今年は、昭和改元100年。学生の頃「いざなぎ景気」という日本経済のもっとも輝いた時代を過ごした私は、「巨人・大鵬(王鵬の祖父)・卵焼き」の世代。
戦後昭和「80年」もベトナム戦争、学園紛争あり、石油ショック、東日本大震災など激動の歴史を過ごしました。学園紛争のときには、ほとんどはノンポリ学生でしたが「革命」をめざす熱い学生もいました。
現在の日本は少子高齢化の荒波が押し寄せているなか、他方ではめざましい勢いの技術革新で生成AIが登場、超高度情報社会が到来しています。
歴史の大転換期にさしかかって、アメリカでは頻繁な政権交代が起きていますが、日本でも本格的な「政権交代」があるのでしょうか。
◆ 『自民党の変質』(佐藤優・山口二郎、祥伝社、2024) 著者:佐藤氏は作家(元外務省勤務)、山口氏は法政大学教授
本書は、時の政権に物申すタイプの佐藤氏と政権交代を期待する山口氏が自民党の動きを中心に、交互に語る政界・永田町の話です。
例えば、昨年の総選挙の争点となった「裏金問題」について、山口氏はかつてのロッキード事件(賄賂総額30億円)のような「『巨悪』にあらず」、「みみっちい」「ショボい」とのこと、佐藤氏は「検察はサンズイ(汚職)に(まで)踏み込まない」と述べています。
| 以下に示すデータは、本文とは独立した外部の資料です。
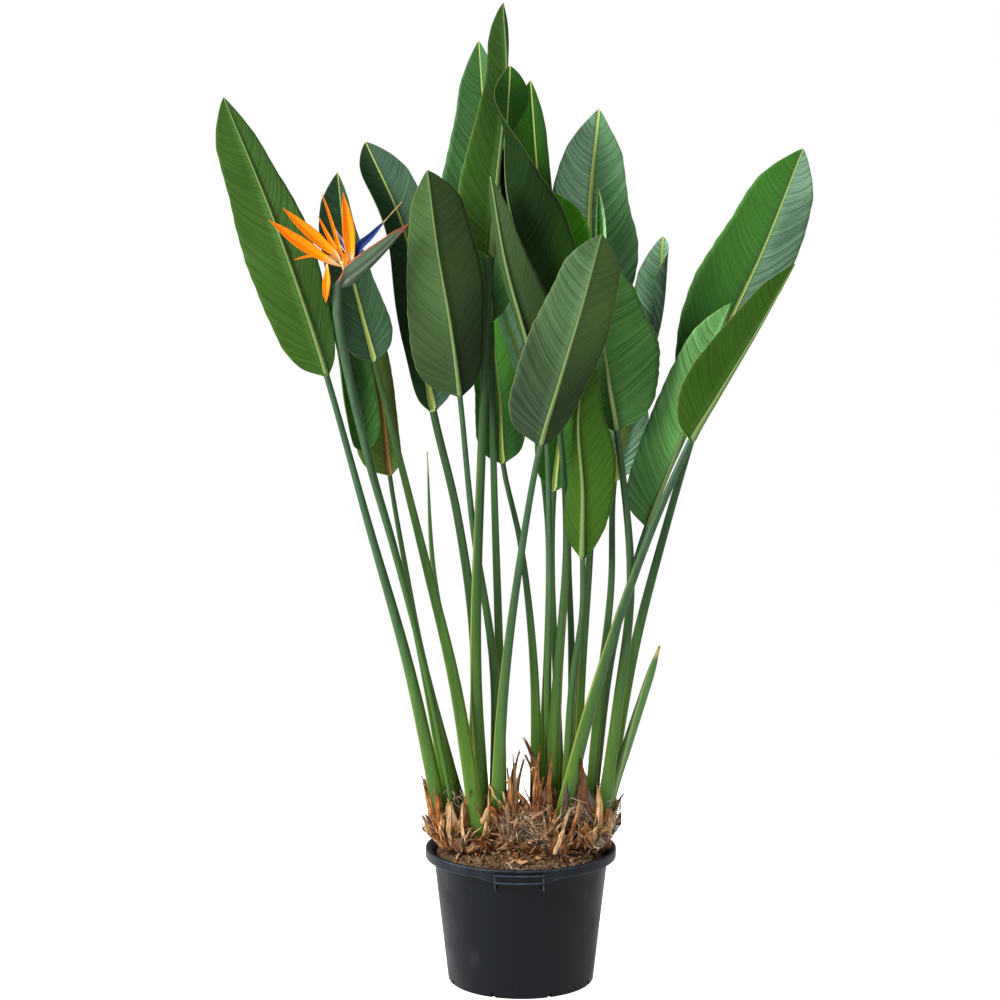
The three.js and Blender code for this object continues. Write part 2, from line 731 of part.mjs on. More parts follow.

二人のトークはいかにも日本的な「世間話」のように感じました。
また、与党経験の長い「公明党議員の自民党化」(佐藤氏)などの指摘もありますが、凶弾に倒れた安倍晋三元首相の重大事件には、直接の言及がなく、もどかしさは否めません。
昨年の予想された解散総選挙を前にして、山口氏が「政権交代の空気が生まれてもおかしくはない…それがないのは悲しい」と心情を吐露していましたが、「みみっちい」(佐賀弁なら「こまんちゅか」)裏金なら、しょせん、そんな「空気」は生まれようがなかでしょうけど。
私は、本書を読んで「自民党の変質」というよりも、むしろ自民党が時代の流れに曲がりなりにも対応してきた「したたかさ」を感じ取ることができました。
自民党は高度成長期には「所得倍増政策」、それが終わると国鉄や電電公社の民営化の「構造改革」、そして金権政治が問題化すると小選挙区制導入の「政治改革」、今回は「派閥の解消」というように、手を変え品を変え乗り切ってきました。
このことは、「政権交代なき政権交代」と言ってもよい日本政治の特徴を端的に表しているのではないかと思われます。
自民党を基盤にしたいわゆる「(19)55年体制」は、みんな仲良くの「自由協調的」な日本社会の政治の特質として定着しているように見えます。
野党は政権を取ったとしても、「日米安保」と今の「憲法」を基本とした政策を継承すれば「名ばかり政権交代」となることでしょう。
◎「イゴノミクスの世界」格言と法則
・「取ろう取ろうは取られのもと」!
・政権欲しさに、いわゆる「党利党略」に流されれば、いずれ民意を失い自ら墓穴を掘ることになります。